The Buenos Aires magazine Lea, for its part, published on July 15 a list of 60 "Chilean extremists eliminated by their own comrades in struggle" in Argentina, Colombia, Venezuela, Panama, Mexico, and France.[18] Lea only had one issue, with a circulation of 20,000 copies, printed by the Codex Editorial, which depended on the Ministry of Social Welfare of Argentina, headed at that time by José López Rega. Following direct instructions from Isabel Perón, López Rega founded the Argentine Anti-Communist Alliance in 1973, a death squad responsible for numerous human rights violations between 1973 and 1976.[19][20] Previously, on June 25, the Curitiba, Brazil, newspaper Novo O Día had reported the murder of 59 Miristas in "clashes with Argentine government forces in Salta."[a]
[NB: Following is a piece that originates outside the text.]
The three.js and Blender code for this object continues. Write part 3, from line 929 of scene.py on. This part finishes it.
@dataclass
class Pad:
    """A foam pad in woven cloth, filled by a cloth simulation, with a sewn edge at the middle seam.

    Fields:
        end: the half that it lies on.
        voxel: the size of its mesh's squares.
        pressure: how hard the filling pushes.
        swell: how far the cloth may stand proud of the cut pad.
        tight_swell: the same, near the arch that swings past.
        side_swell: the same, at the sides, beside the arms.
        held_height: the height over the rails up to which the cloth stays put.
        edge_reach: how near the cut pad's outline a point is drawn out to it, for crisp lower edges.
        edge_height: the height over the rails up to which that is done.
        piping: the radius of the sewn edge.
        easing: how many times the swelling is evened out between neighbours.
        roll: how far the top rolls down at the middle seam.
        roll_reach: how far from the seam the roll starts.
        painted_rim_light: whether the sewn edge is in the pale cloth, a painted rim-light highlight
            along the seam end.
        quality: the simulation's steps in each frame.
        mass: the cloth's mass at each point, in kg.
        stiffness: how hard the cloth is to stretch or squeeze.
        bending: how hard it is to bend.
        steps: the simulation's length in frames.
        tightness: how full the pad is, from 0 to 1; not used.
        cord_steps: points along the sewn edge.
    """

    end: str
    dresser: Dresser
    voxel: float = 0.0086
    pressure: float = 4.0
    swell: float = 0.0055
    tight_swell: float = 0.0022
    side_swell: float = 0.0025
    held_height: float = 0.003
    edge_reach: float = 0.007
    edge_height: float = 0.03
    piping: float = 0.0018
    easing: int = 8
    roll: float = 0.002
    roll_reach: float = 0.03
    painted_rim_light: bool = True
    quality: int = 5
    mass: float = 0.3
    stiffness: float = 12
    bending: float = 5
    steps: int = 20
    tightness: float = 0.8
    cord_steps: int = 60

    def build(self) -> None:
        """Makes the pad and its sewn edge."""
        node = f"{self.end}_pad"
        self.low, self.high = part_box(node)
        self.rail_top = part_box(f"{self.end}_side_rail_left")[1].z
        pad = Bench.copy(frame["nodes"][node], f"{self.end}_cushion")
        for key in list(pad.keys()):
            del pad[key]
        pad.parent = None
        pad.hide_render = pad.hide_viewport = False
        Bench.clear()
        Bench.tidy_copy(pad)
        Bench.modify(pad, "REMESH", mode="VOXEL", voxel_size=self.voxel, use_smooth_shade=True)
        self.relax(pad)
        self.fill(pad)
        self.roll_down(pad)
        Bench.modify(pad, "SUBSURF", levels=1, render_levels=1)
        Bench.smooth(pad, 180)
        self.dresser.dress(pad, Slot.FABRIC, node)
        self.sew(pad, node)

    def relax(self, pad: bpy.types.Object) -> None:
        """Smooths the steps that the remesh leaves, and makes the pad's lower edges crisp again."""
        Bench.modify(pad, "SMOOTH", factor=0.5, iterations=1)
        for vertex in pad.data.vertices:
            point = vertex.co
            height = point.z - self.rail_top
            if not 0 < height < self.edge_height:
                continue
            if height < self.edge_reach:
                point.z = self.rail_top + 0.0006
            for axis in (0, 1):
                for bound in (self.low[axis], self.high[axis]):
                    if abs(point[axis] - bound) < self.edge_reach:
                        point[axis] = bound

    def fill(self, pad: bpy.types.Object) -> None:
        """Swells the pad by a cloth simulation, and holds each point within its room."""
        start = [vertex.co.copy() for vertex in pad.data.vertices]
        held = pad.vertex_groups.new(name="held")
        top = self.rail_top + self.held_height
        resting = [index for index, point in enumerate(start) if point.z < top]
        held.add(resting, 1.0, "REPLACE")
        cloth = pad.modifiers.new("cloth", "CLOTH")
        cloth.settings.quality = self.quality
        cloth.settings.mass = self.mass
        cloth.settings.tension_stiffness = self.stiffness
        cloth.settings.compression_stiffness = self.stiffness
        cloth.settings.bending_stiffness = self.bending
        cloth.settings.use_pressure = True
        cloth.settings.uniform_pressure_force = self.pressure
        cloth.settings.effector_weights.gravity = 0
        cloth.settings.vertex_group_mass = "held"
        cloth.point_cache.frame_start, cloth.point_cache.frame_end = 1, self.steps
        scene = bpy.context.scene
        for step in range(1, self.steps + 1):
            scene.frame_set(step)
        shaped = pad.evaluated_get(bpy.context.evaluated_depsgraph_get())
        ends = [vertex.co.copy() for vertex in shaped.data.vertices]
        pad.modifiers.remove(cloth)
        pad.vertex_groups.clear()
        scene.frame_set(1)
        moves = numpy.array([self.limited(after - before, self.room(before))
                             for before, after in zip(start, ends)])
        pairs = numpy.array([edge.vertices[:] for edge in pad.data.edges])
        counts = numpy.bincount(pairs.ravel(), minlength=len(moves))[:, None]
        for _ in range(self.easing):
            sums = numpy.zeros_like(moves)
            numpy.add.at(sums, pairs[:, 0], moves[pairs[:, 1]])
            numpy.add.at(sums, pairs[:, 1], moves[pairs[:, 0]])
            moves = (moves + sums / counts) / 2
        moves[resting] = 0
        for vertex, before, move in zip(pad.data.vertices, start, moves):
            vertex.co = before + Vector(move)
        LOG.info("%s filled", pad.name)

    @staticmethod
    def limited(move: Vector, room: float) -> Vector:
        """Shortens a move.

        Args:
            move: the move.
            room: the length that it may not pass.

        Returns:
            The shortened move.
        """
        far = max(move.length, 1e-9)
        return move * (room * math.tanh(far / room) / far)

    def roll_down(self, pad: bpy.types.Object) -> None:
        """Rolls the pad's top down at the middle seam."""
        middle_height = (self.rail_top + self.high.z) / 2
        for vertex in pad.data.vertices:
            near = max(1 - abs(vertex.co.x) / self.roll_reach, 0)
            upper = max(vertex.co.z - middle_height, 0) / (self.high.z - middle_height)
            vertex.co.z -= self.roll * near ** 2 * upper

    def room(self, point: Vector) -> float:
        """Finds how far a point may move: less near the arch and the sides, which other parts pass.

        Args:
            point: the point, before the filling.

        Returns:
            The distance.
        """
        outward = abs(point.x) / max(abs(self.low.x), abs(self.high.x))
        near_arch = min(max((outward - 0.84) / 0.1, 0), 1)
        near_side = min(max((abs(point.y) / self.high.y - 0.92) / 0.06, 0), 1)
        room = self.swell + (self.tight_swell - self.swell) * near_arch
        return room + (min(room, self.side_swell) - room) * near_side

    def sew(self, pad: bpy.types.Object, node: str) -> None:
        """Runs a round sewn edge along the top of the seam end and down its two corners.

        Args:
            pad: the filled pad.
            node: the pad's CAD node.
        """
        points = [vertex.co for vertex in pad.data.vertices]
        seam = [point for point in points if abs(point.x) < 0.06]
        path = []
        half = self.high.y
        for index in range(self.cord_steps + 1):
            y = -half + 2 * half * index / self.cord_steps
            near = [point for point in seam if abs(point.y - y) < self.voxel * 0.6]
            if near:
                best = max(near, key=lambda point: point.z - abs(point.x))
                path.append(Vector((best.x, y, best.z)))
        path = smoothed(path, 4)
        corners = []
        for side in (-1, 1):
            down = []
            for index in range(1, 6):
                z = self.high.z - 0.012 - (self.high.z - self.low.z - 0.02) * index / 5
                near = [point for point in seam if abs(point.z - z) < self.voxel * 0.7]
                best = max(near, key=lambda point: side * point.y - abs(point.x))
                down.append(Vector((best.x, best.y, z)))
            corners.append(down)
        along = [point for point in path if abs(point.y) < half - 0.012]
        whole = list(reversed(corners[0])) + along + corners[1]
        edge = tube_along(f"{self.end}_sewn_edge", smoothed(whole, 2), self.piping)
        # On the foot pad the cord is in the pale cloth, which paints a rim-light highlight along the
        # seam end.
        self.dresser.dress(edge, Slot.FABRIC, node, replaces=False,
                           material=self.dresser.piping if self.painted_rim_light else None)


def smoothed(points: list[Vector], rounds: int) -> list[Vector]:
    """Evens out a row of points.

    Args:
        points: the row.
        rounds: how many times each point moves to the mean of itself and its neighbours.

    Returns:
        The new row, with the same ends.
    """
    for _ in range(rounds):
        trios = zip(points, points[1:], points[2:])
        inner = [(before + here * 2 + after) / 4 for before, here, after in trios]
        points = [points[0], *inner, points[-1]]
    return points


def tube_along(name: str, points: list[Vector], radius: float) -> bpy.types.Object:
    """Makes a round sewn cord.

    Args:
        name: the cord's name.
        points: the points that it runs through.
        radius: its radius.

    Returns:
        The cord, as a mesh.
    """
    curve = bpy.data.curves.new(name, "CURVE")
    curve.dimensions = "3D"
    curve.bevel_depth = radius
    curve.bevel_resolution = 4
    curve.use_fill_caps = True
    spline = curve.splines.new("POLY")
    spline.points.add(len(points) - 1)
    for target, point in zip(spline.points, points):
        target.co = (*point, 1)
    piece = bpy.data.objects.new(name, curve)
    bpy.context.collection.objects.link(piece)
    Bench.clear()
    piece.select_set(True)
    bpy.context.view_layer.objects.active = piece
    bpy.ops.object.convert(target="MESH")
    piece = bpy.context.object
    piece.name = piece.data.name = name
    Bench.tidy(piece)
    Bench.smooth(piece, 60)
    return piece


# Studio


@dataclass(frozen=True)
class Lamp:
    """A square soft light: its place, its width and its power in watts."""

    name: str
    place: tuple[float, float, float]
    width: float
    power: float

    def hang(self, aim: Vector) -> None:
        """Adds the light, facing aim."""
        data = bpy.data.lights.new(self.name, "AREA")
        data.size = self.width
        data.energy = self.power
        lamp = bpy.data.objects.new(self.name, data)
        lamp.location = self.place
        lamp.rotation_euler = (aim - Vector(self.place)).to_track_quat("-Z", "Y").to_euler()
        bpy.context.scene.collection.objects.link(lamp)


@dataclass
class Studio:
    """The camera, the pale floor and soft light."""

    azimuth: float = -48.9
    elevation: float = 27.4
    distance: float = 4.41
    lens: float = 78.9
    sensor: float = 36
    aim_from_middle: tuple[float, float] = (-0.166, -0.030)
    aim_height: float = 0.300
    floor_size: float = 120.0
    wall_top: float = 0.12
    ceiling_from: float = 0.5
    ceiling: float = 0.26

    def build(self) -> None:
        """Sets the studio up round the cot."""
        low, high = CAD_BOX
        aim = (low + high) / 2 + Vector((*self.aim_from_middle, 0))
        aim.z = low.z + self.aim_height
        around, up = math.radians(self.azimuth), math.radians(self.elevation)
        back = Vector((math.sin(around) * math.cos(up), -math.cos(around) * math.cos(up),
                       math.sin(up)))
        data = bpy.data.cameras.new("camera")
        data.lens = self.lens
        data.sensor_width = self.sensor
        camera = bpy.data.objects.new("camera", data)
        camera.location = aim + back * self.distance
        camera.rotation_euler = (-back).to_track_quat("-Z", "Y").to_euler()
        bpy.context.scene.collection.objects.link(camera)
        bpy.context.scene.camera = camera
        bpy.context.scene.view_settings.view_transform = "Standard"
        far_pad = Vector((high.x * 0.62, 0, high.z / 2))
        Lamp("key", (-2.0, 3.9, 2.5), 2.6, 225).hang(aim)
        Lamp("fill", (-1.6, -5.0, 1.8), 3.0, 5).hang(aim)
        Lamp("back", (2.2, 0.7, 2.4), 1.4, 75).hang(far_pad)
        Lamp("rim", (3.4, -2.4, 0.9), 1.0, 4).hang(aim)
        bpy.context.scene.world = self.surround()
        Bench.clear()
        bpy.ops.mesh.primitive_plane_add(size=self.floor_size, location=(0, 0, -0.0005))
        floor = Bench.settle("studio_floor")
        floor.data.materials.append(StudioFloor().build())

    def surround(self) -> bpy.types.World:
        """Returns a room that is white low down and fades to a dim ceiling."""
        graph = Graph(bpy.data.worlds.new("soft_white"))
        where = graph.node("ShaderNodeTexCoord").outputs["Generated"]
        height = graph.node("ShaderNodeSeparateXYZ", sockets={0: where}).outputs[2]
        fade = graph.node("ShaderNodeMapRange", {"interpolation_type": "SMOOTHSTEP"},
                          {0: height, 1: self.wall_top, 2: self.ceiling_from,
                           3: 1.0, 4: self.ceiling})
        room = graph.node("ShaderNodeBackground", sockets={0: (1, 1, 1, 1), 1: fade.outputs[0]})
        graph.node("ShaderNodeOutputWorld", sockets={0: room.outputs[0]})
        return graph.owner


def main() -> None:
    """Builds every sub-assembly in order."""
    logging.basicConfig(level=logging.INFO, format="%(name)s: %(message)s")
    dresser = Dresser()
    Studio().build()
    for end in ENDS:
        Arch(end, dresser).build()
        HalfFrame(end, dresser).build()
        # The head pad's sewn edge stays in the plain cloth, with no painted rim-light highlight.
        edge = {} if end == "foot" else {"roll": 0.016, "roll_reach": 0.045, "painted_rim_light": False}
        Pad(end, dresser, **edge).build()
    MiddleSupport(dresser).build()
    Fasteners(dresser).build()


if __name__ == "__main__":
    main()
Following the reports from the two foreign publications and the UPI news agency cables that had reported the discovery of the charred bodies in Buenos Aires, the main Chilean media outlets began to replicate the news of these alleged clashes in the following weeks, with headlines such as "Massacre between MIR members reveals crude maneuver against Chile" (La Tercera, July 16),[21] "Bloody internal "vendetta" within the MIR" (Las Últimas Noticias, July 16), "Ferocious struggle between Chilean Marxists" (La Segunda, July 18),[22] "60 murdered MIR members identified" —with the caption "Executed by their own comrades"— (El Mercurio, July 23),[23] "The MIR has murdered 60 of its men" (La Tercera, front page of July 23) and "Bloody The MIR's struggle abroad" (Las Últimas Noticias).[10] The evening paper La Segunda, based on the publication of Novo O Día, headlined on its front page on July 24, 1975, "Exterminated like rats," accompanied by the caption "59 Chilean MIR members killed in military operation in Argentina."[10]
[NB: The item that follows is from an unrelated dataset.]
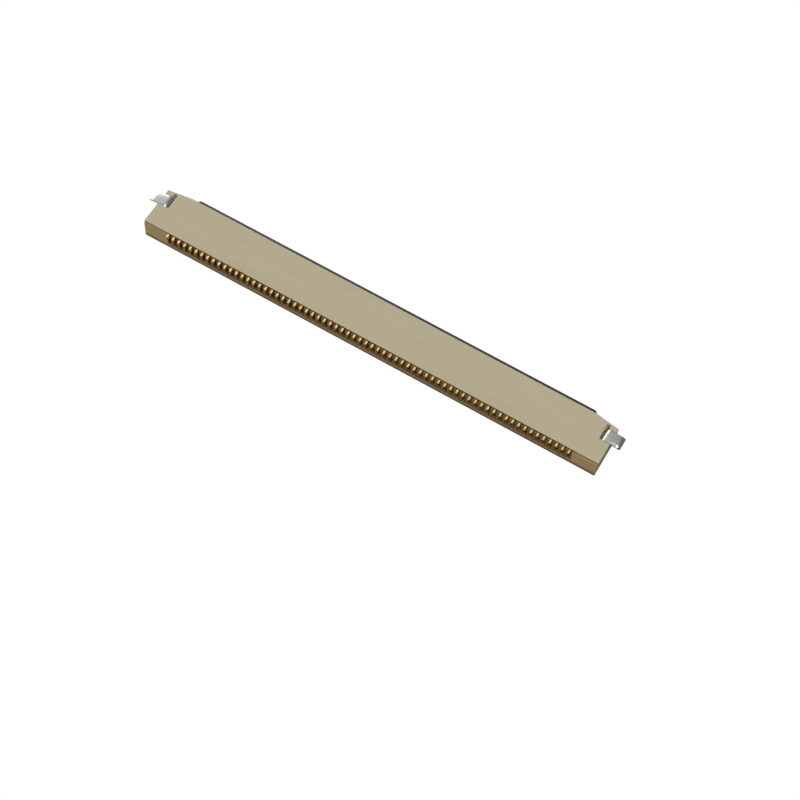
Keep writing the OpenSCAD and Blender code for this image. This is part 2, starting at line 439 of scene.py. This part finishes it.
def round_edges(piece, radius, segments, angle):
    """Rounds the sharp edges, then shades the round edges smooth and the flat faces flat."""
    rounding = piece.modifiers.new("edge round", "BEVEL")
    rounding.width = radius
    rounding.segments = segments
    rounding.limit_method = "ANGLE"
    rounding.angle_limit = math.radians(angle)
    rounding.use_clamp_overlap = True
    rounding.miter_outer = "MITER_ARC"
    rounding.harden_normals = False
    bpy.ops.object.modifier_apply(modifier=rounding.name)
    bpy.ops.object.shade_smooth_by_angle(angle=math.radians(40))
    normals = piece.modifiers.new("face weights", "WEIGHTED_NORMAL")
    normals.keep_sharp = True
    bpy.ops.object.modifier_apply(modifier=normals.name)


def dress(piece, material, node, body):
    """Gives the piece its material and its moving body, and hides the CAD node it was copied from."""
    piece.data.materials.append(material)
    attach(piece, body)
    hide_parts(node)


class CONNECTOR_OT_housing(bpy.types.Operator):
    """Finishes the beige moulded housing"""

    bl_idname = "connector.housing"
    bl_label = "Housing"
    bl_options = {"REGISTER", "UNDO"}

    def execute(self, context):
        settings = context.scene.connector_housing
        piece = copy_node("housing", "moulded_housing")
        round_edges(piece, settings.edge_round, 2, 35)
        dress(piece, housing_plastic(settings), "housing", "base")
        return {"FINISHED"}


class CONNECTOR_OT_actuator(bpy.types.Operator):
    """Finishes the black flip actuator"""

    bl_idname = "connector.actuator"
    bl_label = "Flip actuator"
    bl_options = {"REGISTER", "UNDO"}

    def execute(self, context):
        settings = context.scene.connector_actuator
        piece = copy_node("actuator", "flip_actuator")
        round_edges(piece, settings.edge_round, 2, 35)
        dress(piece, actuator_plastic(settings), "actuator", "lever")
        return {"FINISHED"}


class CONNECTOR_OT_tabs(bpy.types.Operator):
    """Finishes the two tinned solder tabs"""

    bl_idname = "connector.tabs"
    bl_label = "Solder tabs"
    bl_options = {"REGISTER", "UNDO"}

    def execute(self, context):
        settings = context.scene.connector_tabs
        material = tab_metal(settings)
        for side in ("left", "right"):
            piece = copy_node(f"solder_tab_{side}", f"tinned_tab_{side}")
            round_edges(piece, settings.edge_round, 2, 50)
            dress(piece, material, f"solder_tab_{side}", "base")
        return {"FINISHED"}


class CONNECTOR_OT_contacts(bpy.types.Operator):
    """Finishes the row of gold-plated contacts"""

    bl_idname = "connector.contacts"
    bl_label = "Contacts"
    bl_options = {"REGISTER", "UNDO"}

    def execute(self, context):
        settings = context.scene.connector_contacts
        material = contact_metal(settings)
        for node in CONTACT_NODES:
            piece = copy_node(node, "gold_" + node)
            round_edges(piece, settings.edge_round, 1, 50)
            dress(piece, material, node, "base")
        return {"FINISHED"}


# ---------------------------------------------------------------- stage


def floor_material(colour):
    """Pale floor seen from above; from below it is clear, as a glass table is."""
    material, tree, shader = fresh_material("pale_floor")
    shader.inputs["Base Color"].default_value = (*colour, 1.0)
    shader.inputs["Roughness"].default_value = 0.9
    shader.inputs["Specular IOR Level"].default_value = 0.2
    clear = put(tree, "ShaderNodeBsdfTransparent")
    rays = put(tree, "ShaderNodeLightPath")
    side = put(tree, "ShaderNodeNewGeometry")
    front = put(tree, "ShaderNodeMath", operation="SUBTRACT")
    front.inputs[0].default_value = 1.0
    wire(tree, side.outputs["Backfacing"], front.inputs[1])
    shown = put(tree, "ShaderNodeMath", operation="MULTIPLY")
    wire(tree, rays.outputs["Is Camera Ray"], shown.inputs[0])
    wire(tree, front.outputs["Value"], shown.inputs[1])
    mixed = put(tree, "ShaderNodeMixShader")
    wire(tree, shown.outputs["Value"], mixed.inputs["Fac"])
    wire(tree, clear.outputs["BSDF"], mixed.inputs[1])
    wire(tree, shader.outputs["BSDF"], mixed.inputs[2])
    wire(tree, mixed.outputs["Shader"], tree.nodes["Material Output"].inputs["Surface"])
    return material


def studio_world(ambient):
    """Light from all round.

    The camera sees white, reflections see white shading to grey towards +X and upwards,
    and everything else gets one plain level.
    """
    world = bpy.data.worlds.new("studio")
    world.use_nodes = True
    tree = world.node_tree
    tree.nodes.clear()
    output = put(tree, "ShaderNodeOutputWorld")
    rays = put(tree, "ShaderNodeLightPath")
    place = put(tree, "ShaderNodeTexCoord")
    axes = put(tree, "ShaderNodeSeparateXYZ")
    wire(tree, place.outputs["Generated"], axes.inputs["Vector"])
    across = spread(tree, axes.outputs["X"], -1.0, 1.0, 0.0, 1.0)
    ramp = put(tree, "ShaderNodeValToRGB")
    wire(tree, across, ramp.inputs["Fac"])
    stops = ramp.color_ramp.elements
    first, *between, last = MIRRORED_LEVELS
    stops[0].position, stops[1].position = first[0], last[0]
    for position, _ in between:
        stops.new(position)
    for stop, (_, level) in zip(stops, MIRRORED_LEVELS):
        stop.color = (level, level, level, 1.0)
    seen = put(tree, "ShaderNodeBackground", {"Color": (*WHITE, 1.0), "Strength": 1.0})
    dim = spread(tree, axes.outputs["Z"], -0.2, 0.4, 1.0, 0.3)
    gloss = put(tree, "ShaderNodeBackground")
    wire(tree, dim, gloss.inputs["Strength"])
    wire(tree, ramp.outputs["Color"], gloss.inputs["Color"])
    plain = put(tree, "ShaderNodeBackground", {"Color": (*WHITE, 1.0), "Strength": ambient})
    bright = put(tree, "ShaderNodeMath", operation="MAXIMUM")
    wire(tree, rays.outputs["Is Glossy Ray"], bright.inputs[0])
    wire(tree, rays.outputs["Is Transmission Ray"], bright.inputs[1])
    first = put(tree, "ShaderNodeMixShader")
    wire(tree, bright.outputs["Value"], first.inputs["Fac"])
    wire(tree, plain.outputs["Background"], first.inputs[1])
    wire(tree, gloss.outputs["Background"], first.inputs[2])
    second = put(tree, "ShaderNodeMixShader")
    wire(tree, rays.outputs["Is Camera Ray"], second.inputs["Fac"])
    wire(tree, first.outputs["Shader"], second.inputs[1])
    wire(tree, seen.outputs["Background"], second.inputs[2])
    wire(tree, second.outputs["Shader"], output.inputs["Surface"])
    bpy.context.scene.world = world


def soft_lamp(name, place, size, power, colour):
    """Adds a square area lamp that faces the middle of the object."""
    lamp = bpy.data.lights.new(name, "AREA")
    lamp.shape = "SQUARE"
    lamp.size = size
    lamp.energy = power
    lamp.color = colour
    holder = bpy.data.objects.new(name, lamp)
    holder.location = place
    holder.rotation_euler = (-Vector(place)).to_track_quat("-Z", "Y").to_euler()
    bpy.context.scene.collection.objects.link(holder)


class CONNECTOR_OT_stage(bpy.types.Operator):
    """Lays the floor and sets the lamps and the camera"""

    bl_idname = "connector.stage"
    bl_label = "Stage"
    bl_options = {"REGISTER", "UNDO"}

    def execute(self, context):
        settings = context.scene.connector_stage
        bpy.ops.object.select_all(action="DESELECT")
        bpy.ops.mesh.primitive_plane_add(size=FLOOR_WIDTH, location=(0, 0, -settings.floor_gap))
        floor = context.active_object
        floor.name = "floor"
        bpy.ops.object.transform_apply(location=True, rotation=False, scale=False)
        floor.data.materials.append(floor_material(settings.floor_colour))
        studio_world(settings.ambient)
        for name, place, size, colour in LAMPS:
            soft_lamp(name, place, size, getattr(settings, name), colour)
        camera = bpy.data.cameras.new("camera")
        camera.lens = settings.lens
        camera.sensor_width = 36.0
        camera.clip_start = 0.001
        camera.clip_end = 10.0
        holder = bpy.data.objects.new("camera", camera)
        holder.location = CAMERA_PLACE
        holder.rotation_euler = [math.radians(angle) for angle in CAMERA_DEGREES]
        context.scene.collection.objects.link(holder)
        context.scene.camera = holder
        context.scene.view_settings.view_transform = "Standard"
        return {"FINISHED"}


class CONNECTOR_PT_panel(bpy.types.Panel):
    """Lists the connector's pieces with their sizes and colours"""

    bl_idname = "CONNECTOR_PT_panel"
    bl_label = "FPC connector"
    bl_space_type = "VIEW_3D"
    bl_region_type = "UI"
    bl_category = "Connector"

    def draw(self, context):
        for operator, settings in PIECES:
            box = self.layout.box()
            box.operator(operator.bl_idname)
            group = getattr(context.scene, settings)
            for key in group.__annotations__:
                box.prop(group, key)


PIECES = (
    (CONNECTOR_OT_housing, "connector_housing"),
    (CONNECTOR_OT_actuator, "connector_actuator"),
    (CONNECTOR_OT_tabs, "connector_tabs"),
    (CONNECTOR_OT_contacts, "connector_contacts"),
    (CONNECTOR_OT_stage, "connector_stage"),
)
GROUPS = (HousingSettings, ActuatorSettings, TabSettings, ContactSettings, StageSettings)


def register():
    """Registers the settings, the operators and the panel."""
    for group, (_, name) in zip(GROUPS, PIECES):
        bpy.utils.register_class(group)
        setattr(bpy.types.Scene, name, PointerProperty(type=group))
    for operator, _ in PIECES:
        bpy.utils.register_class(operator)
    bpy.utils.register_class(CONNECTOR_PT_panel)


def unregister():
    """Takes them away again, in reverse order."""
    bpy.utils.unregister_class(CONNECTOR_PT_panel)
    for operator, _ in reversed(PIECES):
        bpy.utils.unregister_class(operator)
    for group, (_, name) in zip(GROUPS, PIECES):
        delattr(bpy.types.Scene, name)
        bpy.utils.unregister_class(group)


def main():
    register()
    bpy.ops.connector.housing()
    bpy.ops.connector.actuator()
    bpy.ops.connector.tabs()
    bpy.ops.connector.contacts()
    bpy.ops.connector.stage()


if __name__ == "__main__":
    main()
A few days later, El Mercurio wrote on its editorial page:

The foreign politicians and journalists who so often questioned the fate of these MIR members and blamed the government for the disappearance of many of them now have the explanation they refused to accept. Victims of their own methods, exterminated by their own comrades, each of them points out with tragic eloquence that the violent ones eventually fall victim to the blind and implacable terror they provoke, and that, once they follow this path, nothing and no one can stop them.[24]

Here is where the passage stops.